### What this task involves
Reproduce the opening lines of the records exactly, up to and including the line in which "entry_chamfer = 0.4" occurs.

### Task inputs
:::

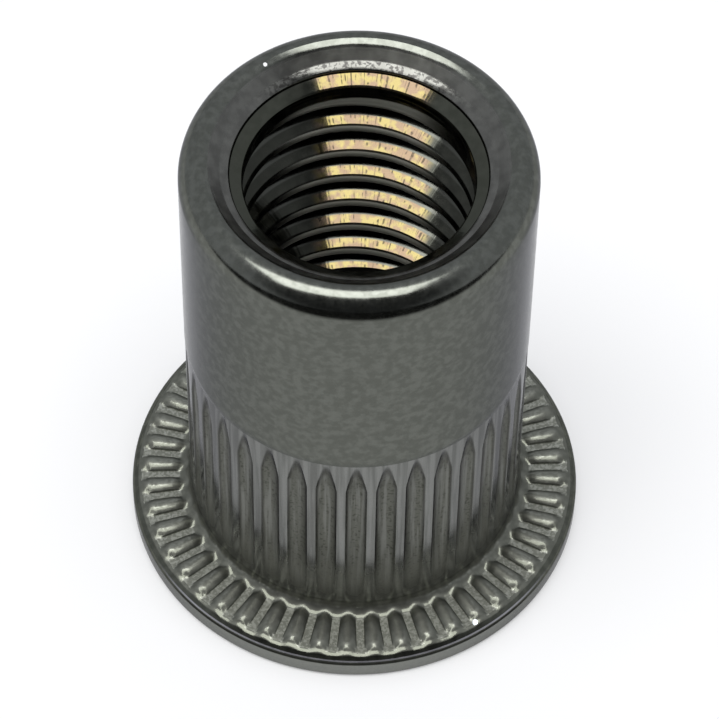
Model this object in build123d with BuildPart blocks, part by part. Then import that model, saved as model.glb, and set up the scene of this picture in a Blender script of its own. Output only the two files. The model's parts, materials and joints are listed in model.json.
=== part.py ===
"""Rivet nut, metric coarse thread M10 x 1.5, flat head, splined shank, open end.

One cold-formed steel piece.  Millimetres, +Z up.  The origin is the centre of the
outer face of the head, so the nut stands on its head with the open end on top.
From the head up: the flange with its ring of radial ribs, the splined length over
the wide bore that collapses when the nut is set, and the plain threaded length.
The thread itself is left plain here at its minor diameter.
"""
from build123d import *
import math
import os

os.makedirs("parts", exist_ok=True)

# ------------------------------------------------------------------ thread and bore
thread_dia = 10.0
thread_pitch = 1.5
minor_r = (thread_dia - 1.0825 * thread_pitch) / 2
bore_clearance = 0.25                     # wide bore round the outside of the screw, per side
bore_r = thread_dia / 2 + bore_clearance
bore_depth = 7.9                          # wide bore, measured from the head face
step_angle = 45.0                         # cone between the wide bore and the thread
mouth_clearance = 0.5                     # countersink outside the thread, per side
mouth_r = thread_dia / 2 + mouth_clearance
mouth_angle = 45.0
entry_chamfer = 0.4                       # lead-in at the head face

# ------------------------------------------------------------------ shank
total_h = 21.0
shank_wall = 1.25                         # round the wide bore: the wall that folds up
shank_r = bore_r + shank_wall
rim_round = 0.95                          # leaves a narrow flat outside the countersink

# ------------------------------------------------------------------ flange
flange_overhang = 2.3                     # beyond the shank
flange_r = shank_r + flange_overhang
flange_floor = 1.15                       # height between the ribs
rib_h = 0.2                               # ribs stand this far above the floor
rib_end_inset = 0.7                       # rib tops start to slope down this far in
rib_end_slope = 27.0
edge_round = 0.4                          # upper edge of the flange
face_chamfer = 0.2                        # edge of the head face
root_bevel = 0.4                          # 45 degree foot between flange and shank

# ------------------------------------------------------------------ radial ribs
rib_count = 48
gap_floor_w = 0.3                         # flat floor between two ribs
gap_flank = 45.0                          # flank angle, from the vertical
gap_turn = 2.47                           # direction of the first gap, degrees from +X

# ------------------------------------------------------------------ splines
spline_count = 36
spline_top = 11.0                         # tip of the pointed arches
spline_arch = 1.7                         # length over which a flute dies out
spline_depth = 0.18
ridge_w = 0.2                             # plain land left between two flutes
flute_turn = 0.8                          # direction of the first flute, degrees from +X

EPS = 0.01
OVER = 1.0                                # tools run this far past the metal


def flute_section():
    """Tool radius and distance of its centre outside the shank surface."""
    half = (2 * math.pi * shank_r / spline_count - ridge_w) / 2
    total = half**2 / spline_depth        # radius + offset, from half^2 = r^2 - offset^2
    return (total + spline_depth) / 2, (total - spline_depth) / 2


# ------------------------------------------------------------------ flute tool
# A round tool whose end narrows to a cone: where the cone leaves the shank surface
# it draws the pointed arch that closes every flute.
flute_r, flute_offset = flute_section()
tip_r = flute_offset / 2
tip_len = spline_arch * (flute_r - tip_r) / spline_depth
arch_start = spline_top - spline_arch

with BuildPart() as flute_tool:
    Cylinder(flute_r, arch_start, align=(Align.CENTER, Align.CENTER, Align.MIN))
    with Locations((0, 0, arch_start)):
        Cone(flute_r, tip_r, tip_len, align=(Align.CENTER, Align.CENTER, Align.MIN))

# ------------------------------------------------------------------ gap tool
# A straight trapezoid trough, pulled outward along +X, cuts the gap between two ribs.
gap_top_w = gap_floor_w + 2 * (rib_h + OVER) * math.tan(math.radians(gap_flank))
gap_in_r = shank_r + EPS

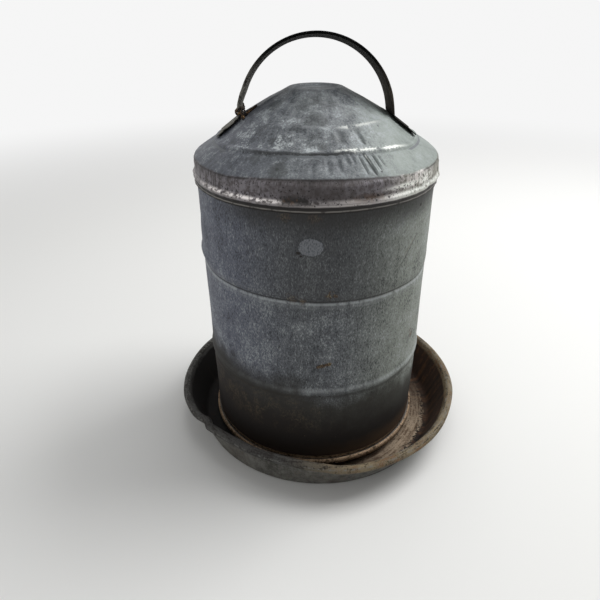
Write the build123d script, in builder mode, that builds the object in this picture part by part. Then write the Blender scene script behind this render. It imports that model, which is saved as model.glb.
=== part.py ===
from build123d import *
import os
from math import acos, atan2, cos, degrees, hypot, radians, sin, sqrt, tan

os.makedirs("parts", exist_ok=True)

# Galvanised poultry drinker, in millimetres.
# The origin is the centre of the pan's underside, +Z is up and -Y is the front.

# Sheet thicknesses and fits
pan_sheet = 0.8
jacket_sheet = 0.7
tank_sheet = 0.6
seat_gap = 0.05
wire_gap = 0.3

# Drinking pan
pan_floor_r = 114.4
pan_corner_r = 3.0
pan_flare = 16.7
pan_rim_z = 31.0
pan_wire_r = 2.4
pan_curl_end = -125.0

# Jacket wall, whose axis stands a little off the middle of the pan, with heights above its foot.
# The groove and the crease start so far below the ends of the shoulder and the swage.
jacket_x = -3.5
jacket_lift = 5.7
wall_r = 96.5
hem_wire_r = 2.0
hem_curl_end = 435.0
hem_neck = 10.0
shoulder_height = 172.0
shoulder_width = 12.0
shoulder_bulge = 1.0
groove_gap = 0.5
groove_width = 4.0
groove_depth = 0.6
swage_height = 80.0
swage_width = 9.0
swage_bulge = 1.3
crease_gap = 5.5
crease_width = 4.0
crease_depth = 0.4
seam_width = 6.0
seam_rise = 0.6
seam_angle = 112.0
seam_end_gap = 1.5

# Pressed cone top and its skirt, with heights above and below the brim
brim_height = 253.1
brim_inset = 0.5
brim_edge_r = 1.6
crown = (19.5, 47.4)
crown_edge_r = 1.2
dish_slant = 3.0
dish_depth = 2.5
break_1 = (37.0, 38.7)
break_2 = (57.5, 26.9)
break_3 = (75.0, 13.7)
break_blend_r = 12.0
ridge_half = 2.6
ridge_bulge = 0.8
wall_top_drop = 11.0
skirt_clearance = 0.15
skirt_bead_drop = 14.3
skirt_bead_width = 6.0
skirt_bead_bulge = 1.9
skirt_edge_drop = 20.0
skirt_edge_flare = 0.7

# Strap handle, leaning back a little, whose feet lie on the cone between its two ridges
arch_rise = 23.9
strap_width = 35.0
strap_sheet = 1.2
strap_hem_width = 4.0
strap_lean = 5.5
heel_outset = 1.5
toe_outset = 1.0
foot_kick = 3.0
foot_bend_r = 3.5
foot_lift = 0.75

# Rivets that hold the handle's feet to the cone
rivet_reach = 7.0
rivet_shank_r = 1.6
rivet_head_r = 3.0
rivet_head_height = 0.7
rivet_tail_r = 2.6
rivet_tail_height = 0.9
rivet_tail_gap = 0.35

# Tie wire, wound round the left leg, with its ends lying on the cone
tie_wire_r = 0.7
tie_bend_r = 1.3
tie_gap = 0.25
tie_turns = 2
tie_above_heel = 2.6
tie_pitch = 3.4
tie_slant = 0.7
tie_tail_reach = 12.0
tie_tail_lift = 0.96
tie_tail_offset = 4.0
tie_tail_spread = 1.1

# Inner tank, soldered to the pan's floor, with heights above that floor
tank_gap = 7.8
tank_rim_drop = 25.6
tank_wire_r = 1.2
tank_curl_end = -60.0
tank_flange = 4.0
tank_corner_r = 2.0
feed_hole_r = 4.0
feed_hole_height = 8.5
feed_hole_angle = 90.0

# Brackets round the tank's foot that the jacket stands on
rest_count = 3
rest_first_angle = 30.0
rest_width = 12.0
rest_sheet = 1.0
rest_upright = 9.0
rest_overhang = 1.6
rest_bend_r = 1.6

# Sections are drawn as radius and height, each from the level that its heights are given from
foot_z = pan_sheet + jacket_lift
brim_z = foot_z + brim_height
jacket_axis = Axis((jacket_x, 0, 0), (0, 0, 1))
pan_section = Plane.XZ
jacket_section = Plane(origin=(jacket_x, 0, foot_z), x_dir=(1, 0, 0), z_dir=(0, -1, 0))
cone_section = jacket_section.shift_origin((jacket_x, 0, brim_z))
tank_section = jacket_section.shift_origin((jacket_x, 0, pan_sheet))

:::

### Response to this task
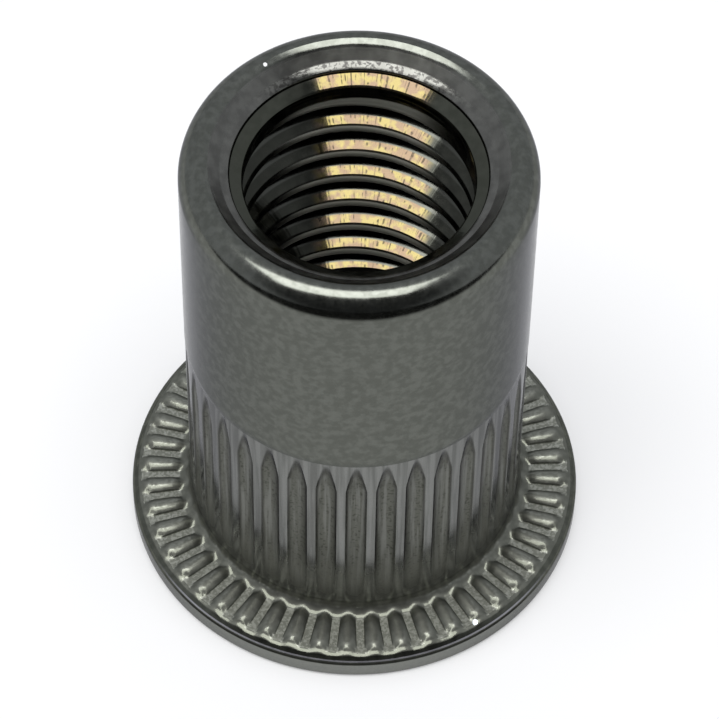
Model this object in build123d with BuildPart blocks, part by part. Then import that model, saved as model.glb, and set up the scene of this picture in a Blender script of its own. Output only the two files. The model's parts, materials and joints are listed in model.json.
=== part.py ===
"""Rivet nut, metric coarse thread M10 x 1.5, flat head, splined shank, open end.

One cold-formed steel piece.  Millimetres, +Z up.  The origin is the centre of the
outer face of the head, so the nut stands on its head with the open end on top.
From the head up: the flange with its ring of radial ribs, the splined length over
the wide bore that collapses when the nut is set, and the plain threaded length.
The thread itself is left plain here at its minor diameter.
"""
from build123d import *
import math
import os

os.makedirs("parts", exist_ok=True)

# ------------------------------------------------------------------ thread and bore
thread_dia = 10.0
thread_pitch = 1.5
minor_r = (thread_dia - 1.0825 * thread_pitch) / 2
bore_clearance = 0.25                     # wide bore round the outside of the screw, per side
bore_r = thread_dia / 2 + bore_clearance
bore_depth = 7.9                          # wide bore, measured from the head face
step_angle = 45.0                         # cone between the wide bore and the thread
mouth_clearance = 0.5                     # countersink outside the thread, per side
mouth_r = thread_dia / 2 + mouth_clearance
mouth_angle = 45.0
entry_chamfer = 0.4                       # lead-in at the head face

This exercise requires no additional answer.